We have learnt of the emphasis being given by both the African Union and the South African Development Community to discuss what they can do together to cease the political violence.

And we remember the calls that have come from the Movement from Democratic Change and many of the peoples of Zimbabwe, for the United Nations to give urgent priority for the reconstruction and humanitarian assistance.

And we endorse the call for President Mugabe to step down.

The issues confronting Zimbabwe are indeed substantial; as are the issues facing the conflict for the Tibetan people in China; the conflicts occurring in Mynamar, Turkey, Iran, and so we could go on.

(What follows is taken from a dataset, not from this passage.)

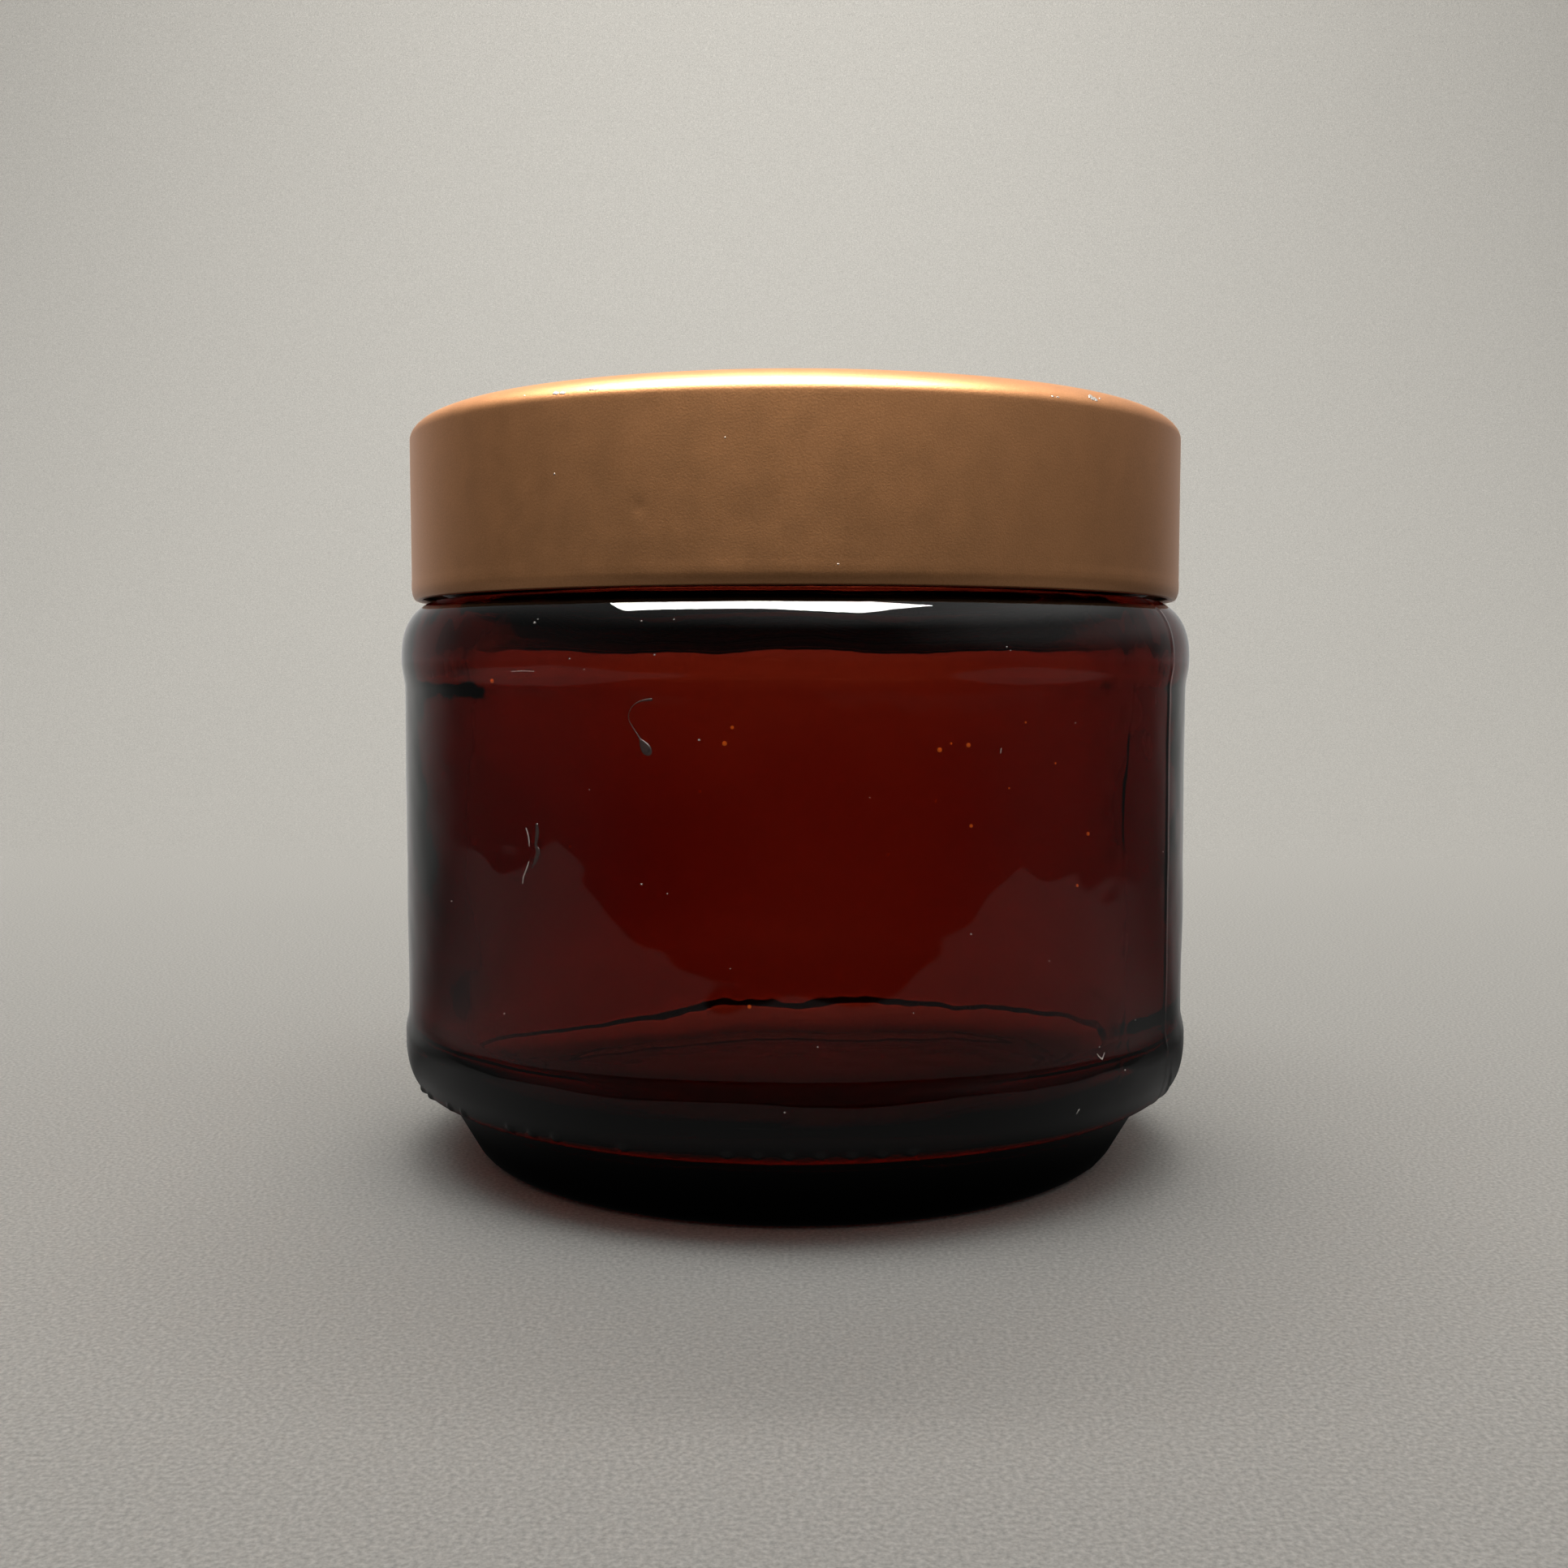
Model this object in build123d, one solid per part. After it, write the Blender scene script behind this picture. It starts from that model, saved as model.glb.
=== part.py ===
from build123d import *
import os
from math import cos, sin, tan, pi, radians

# Cream jar: thick-walled amber glass body with a screw neck, closed by a
# double-walled lid (metal overcap, threaded plastic inner cap, foam wad).
# Millimetres, +Z up, origin at the centre of the bearing ring under the foot.

# ---------------------------------------------------------------- dimensions
# glass body, outside
PANEL_R = 40.0            # straight label panel between the two beads
PANEL_Z0 = 15.05          # lower end of the panel
PANEL_Z1 = 47.30          # upper end of the panel
HEEL_R = 40.35            # heel bead, largest radius
HEEL_Z = 12.60            # height of the heel bead's largest radius
HEEL_A, HEEL_B, HEEL_E = 2.40, 5.10, 2.41     # heel corner: widths, fullness
BEAD_R = 40.31            # shoulder bead, largest radius
BEAD_Z = 49.92            # height of the shoulder bead's largest radius
BEAD_A, BEAD_B, BEAD_E = 5.72, 6.37, 2.47     # shoulder corner
SHOULDER_Z = 56.0         # flat on top of the shoulder, round the neck
LEDGE_Z = 7.50            # underside of the heel, where the foot steps in
RING_R1 = 31.2            # outer edge of the bearing ring
FOOT_ROUND = 2.6          # rounding from the bearing ring to the foot's side
FOOT_LEAN = 30.0          # degrees the foot's side leans out from upright
FOOT_FILLET = 0.8         # hollow fillet from the foot's side to the ledge
RING_R0 = 29.2            # inner edge of the bearing ring
PUSH_UP = 1.9             # height of the hollow under the base at its centre
# glass body, inside
WALL_R = 34.7             # inside of the wall
BULGE_R = 35.8            # inside of the shoulder, where the wall is thinnest
BULGE_Z = 50.2
FLOOR_Z = 5.2             # inside of the bottom
FLOOR_ROUND = 9.0         # inside corner between bottom and wall
# neck finish
BORE_R = 29.0
ROOT_R = 33.4             # neck outside, between the threads
RIM_Z = 70.9              # sealing rim
RIM_ROUND = 0.8
PITCH = 4.2               # one start, right hand
GLASS_CREST_R = 34.7
GLASS_THREAD_Z = 60.6     # centre of the glass thread where it begins
GLASS_TURNS = 1.5
# lid shell (overcap)
SHELL_R = 39.2
SHELL_T = 0.5
SHELL_TOP = 74.2
SHELL_BOTTOM = 56.0
SHELL_A, SHELL_B = 4.74, 2.40                 # rounded top edge
# inner cap
INSERT_R0 = 35.1          # bore of the threaded skirt
INSERT_R1 = 36.5          # outside of the threaded skirt
INSERT_BOTTOM = 56.7
PLATE_T = 1.5
CAP_CREST_R = 33.8        # crest of the inner cap's thread
CAP_TURNS = 1.25
FLANGE_R = 38.55          # spacer flange that the shell is rolled under
FLANGE_Z, FLANGE_T = 57.4, 1.0
RIBS, RIB_T = 16, 1.0
# wad
LINER_R = 34.8
LINER_T = 1.3

INNER_TOP = SHELL_TOP - SHELL_T               # underside of the shell's top
PLATE_Z0 = INNER_TOP - PLATE_T                # underside of the inner cap's top


def corner(rc, zc, a, b, e, t0, t1, n, top=True):
    """Points of a superelliptic corner; t in degrees from the side (0) to the end (90)."""
    out = []
    for i in range(n + 1):
        t = radians(t0 + (t1 - t0) * i / n)
        x = a * abs(cos(t)) ** (2 / e)
        z = b * abs(sin(t)) ** (2 / e)
        out.append((rc - a + x, zc + z if top else zc - z))
    return out


def rz(points):
    """(radius, height) pairs as points in the XZ plane."""
    return [(r, 0, z) for r, z in points]


# ---------------------------------------------------------------- glass jar
# Heel corner, from the underside of the heel out and up to the bead.
heel = corner(HEEL_R, HEEL_Z, HEEL_A, HEEL_B, HEEL_E, 90, 0, 12, top=False)
# Shoulder corner, from the bead up to the height of the shoulder flat.
shoulder = [p for p in corner(BEAD_R, BEAD_Z, BEAD_A, BEAD_B, BEAD_E, 0, 90, 40)
            if p[1] < SHOULDER_Z - 0.12]
shoulder = shoulder[::3] if (len(shoulder) - 1) % 3 == 0 else shoulder[::3] + [shoulder[-1]]
shoulder_end = (35.9, SHOULDER_Z)
# Side of the foot, from the bearing ring's rounding out and up to the ledge.
lean = radians(FOOT_LEAN)
foot_low = (RING_R1 + FOOT_ROUND * cos(lean), FOOT_ROUND * (1 - sin(lean)))
foot_high_z = LEDGE_Z - FOOT_FILLET * (1 - sin(lean))
foot_high = (foot_low[0] + (foot_high_z - foot_low[1]) * tan(lean), foot_high_z)
foot_ledge = (foot_high[0] + FOOT_FILLET * cos(lean), LEDGE_Z)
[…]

In considering the situation for Zimbabwe, we must have confidence that the people can determine their own solutions; but we also speak out in order for these people to have a voice.

History tells us that unless the peoples of the land are involved in determining their solutions to conflict, peace will always be fragile and temporary.

We absolutely agree that the international world must have an strong opinion in condemning any abuse of human rights and democratic freedom.

But the long-term reconciliation is best settled by those people themselves.

We support the Notice of Motion as a vote of confidence in the people who struggle in defence of their human rights and democratic freedoms, every day.

We condemn any regime based on violence.

We know that the hope of the people of Zimbabwe and their sister nations, is for long-term peace and legitimate leadership which embodies what we value as tino rangatiratanga.